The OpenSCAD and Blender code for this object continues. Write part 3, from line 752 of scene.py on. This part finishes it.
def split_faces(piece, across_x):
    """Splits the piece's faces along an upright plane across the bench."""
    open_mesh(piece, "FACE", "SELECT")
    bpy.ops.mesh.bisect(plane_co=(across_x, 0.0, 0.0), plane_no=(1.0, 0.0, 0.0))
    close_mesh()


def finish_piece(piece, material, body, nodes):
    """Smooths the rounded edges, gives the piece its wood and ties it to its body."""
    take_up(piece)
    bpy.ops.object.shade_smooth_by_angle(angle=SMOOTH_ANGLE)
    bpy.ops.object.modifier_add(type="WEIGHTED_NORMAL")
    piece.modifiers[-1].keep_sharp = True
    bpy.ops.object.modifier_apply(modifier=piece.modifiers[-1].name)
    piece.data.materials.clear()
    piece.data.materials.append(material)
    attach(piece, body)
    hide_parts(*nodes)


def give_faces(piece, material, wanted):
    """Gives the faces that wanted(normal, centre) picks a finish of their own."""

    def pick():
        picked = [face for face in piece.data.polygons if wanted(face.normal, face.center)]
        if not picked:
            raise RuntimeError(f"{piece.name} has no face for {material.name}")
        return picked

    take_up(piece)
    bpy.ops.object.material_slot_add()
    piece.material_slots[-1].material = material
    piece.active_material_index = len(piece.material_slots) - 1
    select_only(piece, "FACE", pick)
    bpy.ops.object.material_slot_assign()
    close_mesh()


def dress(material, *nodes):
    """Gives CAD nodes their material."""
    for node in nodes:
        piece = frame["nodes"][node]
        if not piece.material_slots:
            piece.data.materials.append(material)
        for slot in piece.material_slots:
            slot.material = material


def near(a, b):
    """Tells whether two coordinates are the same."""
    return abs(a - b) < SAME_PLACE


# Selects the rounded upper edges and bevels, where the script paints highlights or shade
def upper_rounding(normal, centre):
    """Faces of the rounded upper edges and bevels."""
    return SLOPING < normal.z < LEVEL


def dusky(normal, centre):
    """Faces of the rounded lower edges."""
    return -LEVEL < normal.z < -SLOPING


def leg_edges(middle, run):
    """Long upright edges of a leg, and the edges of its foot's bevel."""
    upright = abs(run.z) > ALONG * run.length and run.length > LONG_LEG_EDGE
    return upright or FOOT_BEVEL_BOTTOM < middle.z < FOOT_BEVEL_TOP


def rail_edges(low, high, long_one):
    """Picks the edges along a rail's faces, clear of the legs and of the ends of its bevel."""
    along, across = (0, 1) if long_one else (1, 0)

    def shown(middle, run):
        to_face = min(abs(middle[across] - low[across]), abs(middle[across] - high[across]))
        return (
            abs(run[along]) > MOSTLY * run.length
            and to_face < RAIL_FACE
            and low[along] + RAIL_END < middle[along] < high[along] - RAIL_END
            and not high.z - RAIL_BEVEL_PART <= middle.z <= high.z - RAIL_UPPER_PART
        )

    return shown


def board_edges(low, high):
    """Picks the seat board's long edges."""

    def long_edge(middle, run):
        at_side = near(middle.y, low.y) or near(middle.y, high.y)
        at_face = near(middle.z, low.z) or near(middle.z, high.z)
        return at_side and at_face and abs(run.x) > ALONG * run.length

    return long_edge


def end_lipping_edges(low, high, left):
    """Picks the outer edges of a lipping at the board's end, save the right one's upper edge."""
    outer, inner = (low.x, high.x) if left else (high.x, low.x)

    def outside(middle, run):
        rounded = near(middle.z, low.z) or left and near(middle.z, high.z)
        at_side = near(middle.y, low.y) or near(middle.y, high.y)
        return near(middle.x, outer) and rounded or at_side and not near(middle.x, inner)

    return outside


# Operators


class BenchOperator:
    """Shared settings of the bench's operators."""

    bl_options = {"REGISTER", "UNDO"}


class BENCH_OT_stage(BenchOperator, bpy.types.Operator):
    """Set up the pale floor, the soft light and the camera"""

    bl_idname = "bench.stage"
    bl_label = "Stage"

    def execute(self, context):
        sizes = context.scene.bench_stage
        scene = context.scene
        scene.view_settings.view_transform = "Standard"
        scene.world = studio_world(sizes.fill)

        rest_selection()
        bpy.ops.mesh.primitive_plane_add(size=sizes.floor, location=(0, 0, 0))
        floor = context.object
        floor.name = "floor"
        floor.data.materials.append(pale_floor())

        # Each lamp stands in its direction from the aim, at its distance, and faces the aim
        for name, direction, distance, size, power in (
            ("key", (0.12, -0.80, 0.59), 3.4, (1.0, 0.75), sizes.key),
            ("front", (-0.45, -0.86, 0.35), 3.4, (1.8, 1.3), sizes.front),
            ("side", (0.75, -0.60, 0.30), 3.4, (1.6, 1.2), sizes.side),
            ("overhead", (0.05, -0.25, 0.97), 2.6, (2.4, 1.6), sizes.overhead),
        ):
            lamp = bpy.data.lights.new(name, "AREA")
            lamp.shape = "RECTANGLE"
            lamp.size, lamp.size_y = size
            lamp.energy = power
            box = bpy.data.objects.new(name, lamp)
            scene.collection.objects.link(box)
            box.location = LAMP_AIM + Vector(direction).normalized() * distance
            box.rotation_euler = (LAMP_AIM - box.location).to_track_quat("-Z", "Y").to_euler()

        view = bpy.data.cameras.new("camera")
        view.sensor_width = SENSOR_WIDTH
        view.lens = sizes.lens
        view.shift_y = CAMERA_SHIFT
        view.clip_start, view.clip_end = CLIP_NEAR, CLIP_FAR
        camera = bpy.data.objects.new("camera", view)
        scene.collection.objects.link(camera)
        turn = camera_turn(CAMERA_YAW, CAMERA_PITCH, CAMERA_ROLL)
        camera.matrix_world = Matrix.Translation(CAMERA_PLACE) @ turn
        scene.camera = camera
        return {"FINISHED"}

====

_Instruction_
Retype the material in full. Each word must match.

_Exercise result_
The OpenSCAD and Blender code for this object continues. Write part 3, from line 752 of scene.py on. This part finishes it.
def split_faces(piece, across_x):
    """Splits the piece's faces along an upright plane across the bench."""
    open_mesh(piece, "FACE", "SELECT")
    bpy.ops.mesh.bisect(plane_co=(across_x, 0.0, 0.0), plane_no=(1.0, 0.0, 0.0))
    close_mesh()


def finish_piece(piece, material, body, nodes):
    """Smooths the rounded edges, gives the piece its wood and ties it to its body."""
    take_up(piece)
    bpy.ops.object.shade_smooth_by_angle(angle=SMOOTH_ANGLE)
    bpy.ops.object.modifier_add(type="WEIGHTED_NORMAL")
    piece.modifiers[-1].keep_sharp = True
    bpy.ops.object.modifier_apply(modifier=piece.modifiers[-1].name)
    piece.data.materials.clear()
    piece.data.materials.append(material)
    attach(piece, body)
    hide_parts(*nodes)


def give_faces(piece, material, wanted):
    """Gives the faces that wanted(normal, centre) picks a finish of their own."""

    def pick():
        picked = [face for face in piece.data.polygons if wanted(face.normal, face.center)]
        if not picked:
            raise RuntimeError(f"{piece.name} has no face for {material.name}")
        return picked

    take_up(piece)
    bpy.ops.object.material_slot_add()
    piece.material_slots[-1].material = material
    piece.active_material_index = len(piece.material_slots) - 1
    select_only(piece, "FACE", pick)
    bpy.ops.object.material_slot_assign()
    close_mesh()


def dress(material, *nodes):
    """Gives CAD nodes their material."""
    for node in nodes:
        piece = frame["nodes"][node]
        if not piece.material_slots:
            piece.data.materials.append(material)
        for slot in piece.material_slots:
            slot.material = material


def near(a, b):
    """Tells whether two coordinates are the same."""
    return abs(a - b) < SAME_PLACE


# Selects the rounded upper edges and bevels, where the script paints highlights or shade
def upper_rounding(normal, centre):
    """Faces of the rounded upper edges and bevels."""
    return SLOPING < normal.z < LEVEL


def dusky(normal, centre):
    """Faces of the rounded lower edges."""
    return -LEVEL < normal.z < -SLOPING


def leg_edges(middle, run):
    """Long upright edges of a leg, and the edges of its foot's bevel."""
    upright = abs(run.z) > ALONG * run.length and run.length > LONG_LEG_EDGE
    return upright or FOOT_BEVEL_BOTTOM < middle.z < FOOT_BEVEL_TOP


def rail_edges(low, high, long_one):
    """Picks the edges along a rail's faces, clear of the legs and of the ends of its bevel."""
    along, across = (0, 1) if long_one else (1, 0)

    def shown(middle, run):
        to_face = min(abs(middle[across] - low[across]), abs(middle[across] - high[across]))
        return (
            abs(run[along]) > MOSTLY * run.length
            and to_face < RAIL_FACE
            and low[along] + RAIL_END < middle[along] < high[along] - RAIL_END
            and not high.z - RAIL_BEVEL_PART <= middle.z <= high.z - RAIL_UPPER_PART
        )

    return shown


def board_edges(low, high):
    """Picks the seat board's long edges."""

    def long_edge(middle, run):
        at_side = near(middle.y, low.y) or near(middle.y, high.y)
        at_face = near(middle.z, low.z) or near(middle.z, high.z)
        return at_side and at_face and abs(run.x) > ALONG * run.length

    return long_edge


def end_lipping_edges(low, high, left):
    """Picks the outer edges of a lipping at the board's end, save the right one's upper edge."""
    outer, inner = (low.x, high.x) if left else (high.x, low.x)

    def outside(middle, run):
        rounded = near(middle.z, low.z) or left and near(middle.z, high.z)
        at_side = near(middle.y, low.y) or near(middle.y, high.y)
        return near(middle.x, outer) and rounded or at_side and not near(middle.x, inner)

    return outside


# Operators


class BenchOperator:
    """Shared settings of the bench's operators."""

    bl_options = {"REGISTER", "UNDO"}


class BENCH_OT_stage(BenchOperator, bpy.types.Operator):
    """Set up the pale floor, the soft light and the camera"""

    bl_idname = "bench.stage"
    bl_label = "Stage"

    def execute(self, context):
        sizes = context.scene.bench_stage
        scene = context.scene
        scene.view_settings.view_transform = "Standard"
        scene.world = studio_world(sizes.fill)

        rest_selection()
        bpy.ops.mesh.primitive_plane_add(size=sizes.floor, location=(0, 0, 0))
        floor = context.object
        floor.name = "floor"
        floor.data.materials.append(pale_floor())

        # Each lamp stands in its direction from the aim, at its distance, and faces the aim
        for name, direction, distance, size, power in (
            ("key", (0.12, -0.80, 0.59), 3.4, (1.0, 0.75), sizes.key),
            ("front", (-0.45, -0.86, 0.35), 3.4, (1.8, 1.3), sizes.front),
            ("side", (0.75, -0.60, 0.30), 3.4, (1.6, 1.2), sizes.side),
            ("overhead", (0.05, -0.25, 0.97), 2.6, (2.4, 1.6), sizes.overhead),
        ):
            lamp = bpy.data.lights.new(name, "AREA")
            lamp.shape = "RECTANGLE"
            lamp.size, lamp.size_y = size
            lamp.energy = power
            box = bpy.data.objects.new(name, lamp)
            scene.collection.objects.link(box)
            box.location = LAMP_AIM + Vector(direction).normalized() * distance
            box.rotation_euler = (LAMP_AIM - box.location).to_track_quat("-Z", "Y").to_euler()

        view = bpy.data.cameras.new("camera")
        view.sensor_width = SENSOR_WIDTH
        view.lens = sizes.lens
        view.shift_y = CAMERA_SHIFT
        view.clip_start, view.clip_end = CLIP_NEAR, CLIP_FAR
        camera = bpy.data.objects.new("camera", view)
        scene.collection.objects.link(camera)
        turn = camera_turn(CAMERA_YAW, CAMERA_PITCH, CAMERA_ROLL)
        camera.matrix_world = Matrix.Translation(CAMERA_PLACE) @ turn
        scene.camera = camera
        return {"FINISHED"}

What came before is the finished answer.